Que voulez-vous, c’est comme ça. Depuis Thatcher, ils ont
décidé de supprimer toutes les aides ou presque…
Franchement, ils ne se portent pas forcément beaucoup mieux que nous,
surtout que l’une de leurs grandes sources de richesses c’est
désormais la place financière de Londres (la City) dont
hélas, il faut renflouer quelques acteurs avec l’argent du
contribuable quelque peu saigné ces derniers temps quel que soit le
pays.
Alors ces Anglais peuvent toujours nous donner des leçons. Certaines
choses, ils les réussissent mieux, pour d’autres ce n’est
pas le cas, et le temps est le meilleur des égalisateurs.
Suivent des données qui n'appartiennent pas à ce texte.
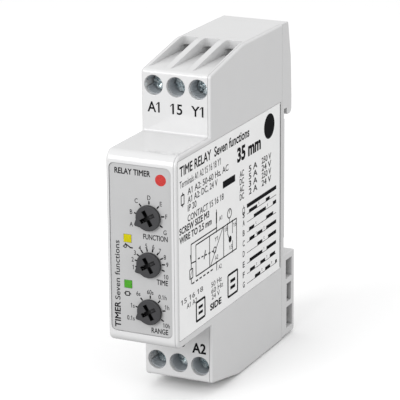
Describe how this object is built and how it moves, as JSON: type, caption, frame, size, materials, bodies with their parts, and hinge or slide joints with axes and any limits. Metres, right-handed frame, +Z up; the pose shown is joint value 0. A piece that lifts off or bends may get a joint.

Je n’aime pas lorsque l’on encense un pays en parlant du
« miracle machin ». En général, le
miracle ne dure jamais très longtemps. Souvenez-vous du miracle
irlandais !!
Il y a un mois, on nous expliquait avec sérieux que
l’Angleterre avait trouvé la solution pour sortir de la crise
facilement et sans problème. Un mélange
d’austérité et d’impression monétaire
grâce à une Bank Of England
intelligente et compréhensive.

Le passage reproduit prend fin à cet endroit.